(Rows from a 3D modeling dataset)

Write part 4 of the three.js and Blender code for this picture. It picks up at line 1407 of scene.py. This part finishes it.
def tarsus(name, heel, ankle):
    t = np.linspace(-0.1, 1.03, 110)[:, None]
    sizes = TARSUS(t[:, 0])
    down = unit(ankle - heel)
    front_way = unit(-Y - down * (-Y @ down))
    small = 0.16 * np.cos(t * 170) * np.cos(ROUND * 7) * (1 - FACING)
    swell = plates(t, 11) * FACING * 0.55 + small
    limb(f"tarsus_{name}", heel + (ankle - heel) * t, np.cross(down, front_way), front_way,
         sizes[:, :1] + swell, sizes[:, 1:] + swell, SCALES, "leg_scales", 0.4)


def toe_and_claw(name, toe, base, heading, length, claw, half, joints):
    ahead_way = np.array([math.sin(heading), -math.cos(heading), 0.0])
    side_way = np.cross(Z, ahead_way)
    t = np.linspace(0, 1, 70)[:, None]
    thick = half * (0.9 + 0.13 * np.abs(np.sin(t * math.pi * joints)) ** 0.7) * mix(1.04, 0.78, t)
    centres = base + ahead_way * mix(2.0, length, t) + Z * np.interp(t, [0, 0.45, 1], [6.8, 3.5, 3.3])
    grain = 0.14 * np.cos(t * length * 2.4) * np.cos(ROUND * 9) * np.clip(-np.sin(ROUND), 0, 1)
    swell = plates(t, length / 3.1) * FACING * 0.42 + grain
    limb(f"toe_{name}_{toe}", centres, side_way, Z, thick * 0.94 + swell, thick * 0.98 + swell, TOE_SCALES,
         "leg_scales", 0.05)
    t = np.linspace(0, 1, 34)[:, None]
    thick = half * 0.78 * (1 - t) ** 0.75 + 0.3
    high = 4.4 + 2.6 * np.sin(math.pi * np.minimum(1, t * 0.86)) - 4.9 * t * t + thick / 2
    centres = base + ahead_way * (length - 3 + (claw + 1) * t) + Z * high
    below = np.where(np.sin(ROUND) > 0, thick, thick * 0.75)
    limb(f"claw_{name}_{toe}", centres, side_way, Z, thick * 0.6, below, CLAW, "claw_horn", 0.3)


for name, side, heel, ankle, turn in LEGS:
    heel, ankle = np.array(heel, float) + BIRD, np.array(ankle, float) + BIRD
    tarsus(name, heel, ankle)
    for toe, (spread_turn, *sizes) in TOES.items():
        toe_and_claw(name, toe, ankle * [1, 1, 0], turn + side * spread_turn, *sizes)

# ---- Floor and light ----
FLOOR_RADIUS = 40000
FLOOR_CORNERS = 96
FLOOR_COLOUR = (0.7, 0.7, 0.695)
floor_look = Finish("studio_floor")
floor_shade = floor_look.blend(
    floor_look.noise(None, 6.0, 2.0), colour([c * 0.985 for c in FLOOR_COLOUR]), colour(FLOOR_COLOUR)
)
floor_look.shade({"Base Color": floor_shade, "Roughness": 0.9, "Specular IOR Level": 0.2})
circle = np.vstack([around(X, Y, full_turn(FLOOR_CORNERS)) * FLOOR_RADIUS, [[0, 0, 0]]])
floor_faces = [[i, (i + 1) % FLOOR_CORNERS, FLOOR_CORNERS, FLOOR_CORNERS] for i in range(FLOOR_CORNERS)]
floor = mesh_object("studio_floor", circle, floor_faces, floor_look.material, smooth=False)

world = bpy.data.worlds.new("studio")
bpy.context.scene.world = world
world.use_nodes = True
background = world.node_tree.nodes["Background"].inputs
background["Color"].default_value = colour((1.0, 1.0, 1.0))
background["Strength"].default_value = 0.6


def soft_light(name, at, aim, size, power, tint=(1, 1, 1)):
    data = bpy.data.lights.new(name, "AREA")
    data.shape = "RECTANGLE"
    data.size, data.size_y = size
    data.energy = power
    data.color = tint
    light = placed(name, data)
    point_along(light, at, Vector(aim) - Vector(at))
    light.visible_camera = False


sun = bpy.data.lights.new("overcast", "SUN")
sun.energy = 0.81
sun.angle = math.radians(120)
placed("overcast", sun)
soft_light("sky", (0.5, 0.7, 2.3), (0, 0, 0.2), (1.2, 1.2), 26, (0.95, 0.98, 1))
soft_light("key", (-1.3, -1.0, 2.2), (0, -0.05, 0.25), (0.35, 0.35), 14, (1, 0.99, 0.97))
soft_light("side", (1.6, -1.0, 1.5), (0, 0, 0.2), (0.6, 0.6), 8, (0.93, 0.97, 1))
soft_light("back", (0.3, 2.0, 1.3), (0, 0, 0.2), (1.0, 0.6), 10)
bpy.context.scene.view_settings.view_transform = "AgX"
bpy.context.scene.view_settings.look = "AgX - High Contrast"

* * *

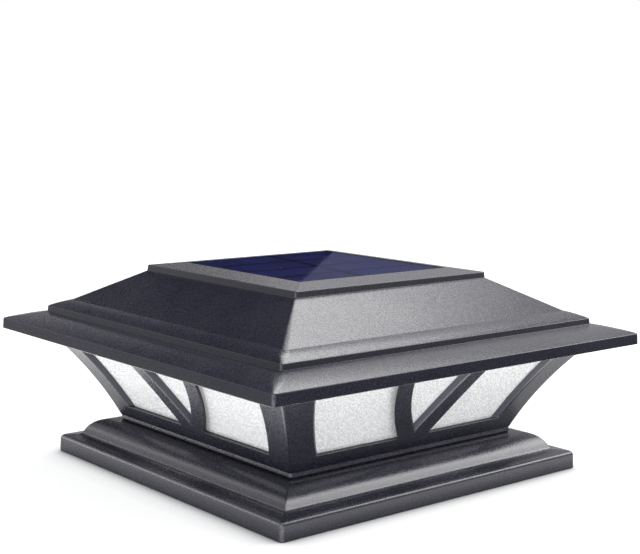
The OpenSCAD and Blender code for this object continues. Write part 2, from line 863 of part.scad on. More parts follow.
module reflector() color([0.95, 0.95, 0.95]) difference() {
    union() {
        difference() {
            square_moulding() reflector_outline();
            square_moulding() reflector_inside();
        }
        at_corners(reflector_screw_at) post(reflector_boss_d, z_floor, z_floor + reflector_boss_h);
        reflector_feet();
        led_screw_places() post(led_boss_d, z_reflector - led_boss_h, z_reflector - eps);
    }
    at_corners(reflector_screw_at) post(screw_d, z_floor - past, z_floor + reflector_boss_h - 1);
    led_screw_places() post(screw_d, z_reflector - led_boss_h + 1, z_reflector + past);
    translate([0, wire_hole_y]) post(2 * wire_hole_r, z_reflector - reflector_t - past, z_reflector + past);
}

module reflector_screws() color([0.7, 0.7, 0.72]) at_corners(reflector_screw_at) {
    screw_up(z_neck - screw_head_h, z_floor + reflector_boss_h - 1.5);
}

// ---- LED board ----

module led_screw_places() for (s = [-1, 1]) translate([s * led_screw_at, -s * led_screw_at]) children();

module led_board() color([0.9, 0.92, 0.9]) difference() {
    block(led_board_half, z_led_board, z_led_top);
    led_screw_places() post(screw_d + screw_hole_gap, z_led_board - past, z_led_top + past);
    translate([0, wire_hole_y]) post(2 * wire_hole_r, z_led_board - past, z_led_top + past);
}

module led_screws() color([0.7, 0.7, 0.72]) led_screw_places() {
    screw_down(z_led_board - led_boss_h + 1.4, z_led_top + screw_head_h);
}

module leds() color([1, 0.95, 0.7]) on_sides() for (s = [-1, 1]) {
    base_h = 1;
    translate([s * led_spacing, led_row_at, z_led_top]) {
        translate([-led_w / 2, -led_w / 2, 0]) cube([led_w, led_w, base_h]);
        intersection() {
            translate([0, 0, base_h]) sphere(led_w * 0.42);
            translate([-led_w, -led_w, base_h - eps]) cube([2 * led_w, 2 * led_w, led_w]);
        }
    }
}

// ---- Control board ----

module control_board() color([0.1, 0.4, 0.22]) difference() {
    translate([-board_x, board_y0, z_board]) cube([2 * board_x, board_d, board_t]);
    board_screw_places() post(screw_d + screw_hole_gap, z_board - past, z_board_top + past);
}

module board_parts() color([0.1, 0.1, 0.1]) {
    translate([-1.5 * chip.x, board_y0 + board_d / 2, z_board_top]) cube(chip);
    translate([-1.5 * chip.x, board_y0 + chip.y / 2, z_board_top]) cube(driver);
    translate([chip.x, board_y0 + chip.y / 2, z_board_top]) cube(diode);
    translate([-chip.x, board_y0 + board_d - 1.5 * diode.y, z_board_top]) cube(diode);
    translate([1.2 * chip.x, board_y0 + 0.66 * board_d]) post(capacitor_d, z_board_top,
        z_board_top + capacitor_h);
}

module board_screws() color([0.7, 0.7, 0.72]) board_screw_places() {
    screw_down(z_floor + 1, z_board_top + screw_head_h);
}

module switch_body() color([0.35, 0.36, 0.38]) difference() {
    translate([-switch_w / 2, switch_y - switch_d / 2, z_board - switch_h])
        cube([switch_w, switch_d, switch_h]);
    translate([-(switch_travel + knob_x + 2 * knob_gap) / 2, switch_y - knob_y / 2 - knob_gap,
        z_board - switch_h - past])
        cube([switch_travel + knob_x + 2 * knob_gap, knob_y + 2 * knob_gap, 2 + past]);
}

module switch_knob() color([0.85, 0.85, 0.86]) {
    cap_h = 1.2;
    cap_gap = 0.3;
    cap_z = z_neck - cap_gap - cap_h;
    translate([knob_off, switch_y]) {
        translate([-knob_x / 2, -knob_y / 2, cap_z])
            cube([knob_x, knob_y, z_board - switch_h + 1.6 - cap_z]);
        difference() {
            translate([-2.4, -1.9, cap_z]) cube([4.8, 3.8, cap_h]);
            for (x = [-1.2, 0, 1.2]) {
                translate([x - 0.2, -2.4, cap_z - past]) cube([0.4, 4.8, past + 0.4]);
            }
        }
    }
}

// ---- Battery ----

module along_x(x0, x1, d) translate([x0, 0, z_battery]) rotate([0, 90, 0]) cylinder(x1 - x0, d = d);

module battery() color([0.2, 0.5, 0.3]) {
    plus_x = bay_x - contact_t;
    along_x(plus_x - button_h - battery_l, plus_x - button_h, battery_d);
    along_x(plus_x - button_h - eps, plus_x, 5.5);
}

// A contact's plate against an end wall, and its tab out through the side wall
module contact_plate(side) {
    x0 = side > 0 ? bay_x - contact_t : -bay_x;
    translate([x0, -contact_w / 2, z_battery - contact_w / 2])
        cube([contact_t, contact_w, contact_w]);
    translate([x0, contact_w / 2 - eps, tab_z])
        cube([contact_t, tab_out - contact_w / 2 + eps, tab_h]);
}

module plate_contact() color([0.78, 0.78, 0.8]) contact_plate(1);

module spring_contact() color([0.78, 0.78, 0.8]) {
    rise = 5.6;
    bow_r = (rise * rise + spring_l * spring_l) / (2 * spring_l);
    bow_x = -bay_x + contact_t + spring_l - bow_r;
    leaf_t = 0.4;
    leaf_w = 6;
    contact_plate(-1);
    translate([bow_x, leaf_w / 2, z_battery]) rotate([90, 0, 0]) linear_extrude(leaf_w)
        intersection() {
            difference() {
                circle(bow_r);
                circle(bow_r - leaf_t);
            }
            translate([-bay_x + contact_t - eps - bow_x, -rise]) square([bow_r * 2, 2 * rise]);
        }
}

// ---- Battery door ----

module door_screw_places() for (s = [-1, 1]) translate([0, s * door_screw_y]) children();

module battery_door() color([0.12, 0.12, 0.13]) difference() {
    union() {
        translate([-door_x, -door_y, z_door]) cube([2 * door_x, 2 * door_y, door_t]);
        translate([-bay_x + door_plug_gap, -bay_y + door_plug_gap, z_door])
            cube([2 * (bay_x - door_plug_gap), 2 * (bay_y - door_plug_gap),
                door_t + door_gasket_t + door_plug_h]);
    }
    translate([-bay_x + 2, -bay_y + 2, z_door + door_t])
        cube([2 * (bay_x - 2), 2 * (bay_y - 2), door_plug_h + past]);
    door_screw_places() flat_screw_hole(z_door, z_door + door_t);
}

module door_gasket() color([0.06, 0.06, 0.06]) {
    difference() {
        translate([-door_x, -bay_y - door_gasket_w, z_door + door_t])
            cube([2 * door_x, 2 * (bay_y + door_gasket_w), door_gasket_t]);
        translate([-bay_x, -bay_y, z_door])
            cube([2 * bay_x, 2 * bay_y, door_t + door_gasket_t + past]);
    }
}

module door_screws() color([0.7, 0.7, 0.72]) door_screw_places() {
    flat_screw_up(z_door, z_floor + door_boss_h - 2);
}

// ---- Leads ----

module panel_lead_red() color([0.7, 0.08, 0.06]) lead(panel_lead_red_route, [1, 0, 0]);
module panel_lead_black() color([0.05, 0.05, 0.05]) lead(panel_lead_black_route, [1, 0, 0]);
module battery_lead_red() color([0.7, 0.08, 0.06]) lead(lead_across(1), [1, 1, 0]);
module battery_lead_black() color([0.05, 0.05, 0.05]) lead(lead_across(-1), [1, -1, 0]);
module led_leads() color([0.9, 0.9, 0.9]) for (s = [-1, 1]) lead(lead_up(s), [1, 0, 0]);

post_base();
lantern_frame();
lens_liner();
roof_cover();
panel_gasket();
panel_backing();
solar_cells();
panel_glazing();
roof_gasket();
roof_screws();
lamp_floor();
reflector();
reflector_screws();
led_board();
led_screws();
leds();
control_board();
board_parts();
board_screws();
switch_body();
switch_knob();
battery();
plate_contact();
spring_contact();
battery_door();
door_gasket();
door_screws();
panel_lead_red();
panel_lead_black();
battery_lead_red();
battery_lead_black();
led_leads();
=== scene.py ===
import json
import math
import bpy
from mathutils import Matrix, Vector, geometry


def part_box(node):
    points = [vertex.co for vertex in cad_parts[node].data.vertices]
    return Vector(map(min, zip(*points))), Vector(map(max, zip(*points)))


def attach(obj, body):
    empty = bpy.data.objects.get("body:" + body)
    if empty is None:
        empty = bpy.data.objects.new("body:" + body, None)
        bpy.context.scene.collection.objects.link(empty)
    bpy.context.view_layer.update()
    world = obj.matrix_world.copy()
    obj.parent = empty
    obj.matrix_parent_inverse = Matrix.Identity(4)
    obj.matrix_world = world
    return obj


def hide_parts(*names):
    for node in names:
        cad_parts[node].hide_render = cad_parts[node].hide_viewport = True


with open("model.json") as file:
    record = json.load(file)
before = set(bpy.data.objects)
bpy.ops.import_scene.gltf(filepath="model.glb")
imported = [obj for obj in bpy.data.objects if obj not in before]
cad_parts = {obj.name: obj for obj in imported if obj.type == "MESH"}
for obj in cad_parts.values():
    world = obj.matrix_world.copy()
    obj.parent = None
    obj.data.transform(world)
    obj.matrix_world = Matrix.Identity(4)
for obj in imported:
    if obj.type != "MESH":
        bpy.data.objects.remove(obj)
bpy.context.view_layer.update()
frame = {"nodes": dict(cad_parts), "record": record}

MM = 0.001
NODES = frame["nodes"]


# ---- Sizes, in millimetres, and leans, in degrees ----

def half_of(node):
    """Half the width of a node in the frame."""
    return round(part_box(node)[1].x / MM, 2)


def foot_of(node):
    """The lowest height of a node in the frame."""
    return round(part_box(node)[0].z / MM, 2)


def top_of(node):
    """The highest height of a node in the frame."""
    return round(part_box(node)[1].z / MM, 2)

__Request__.
Quote word for word every line from the one that has "if empty is" through the one that has "record = json.load(file)".

__Finished exercise__.
    if empty is None:
        empty = bpy.data.objects.new("body:" + body, None)
        bpy.context.scene.collection.objects.link(empty)
    bpy.context.view_layer.update()
    world = obj.matrix_world.copy()
    obj.parent = empty
    obj.matrix_parent_inverse = Matrix.Identity(4)
    obj.matrix_world = world
    return obj


def hide_parts(*names):
    for node in names:
        cad_parts[node].hide_render = cad_parts[node].hide_viewport = True


with open("model.json") as file:
    record = json.load(file)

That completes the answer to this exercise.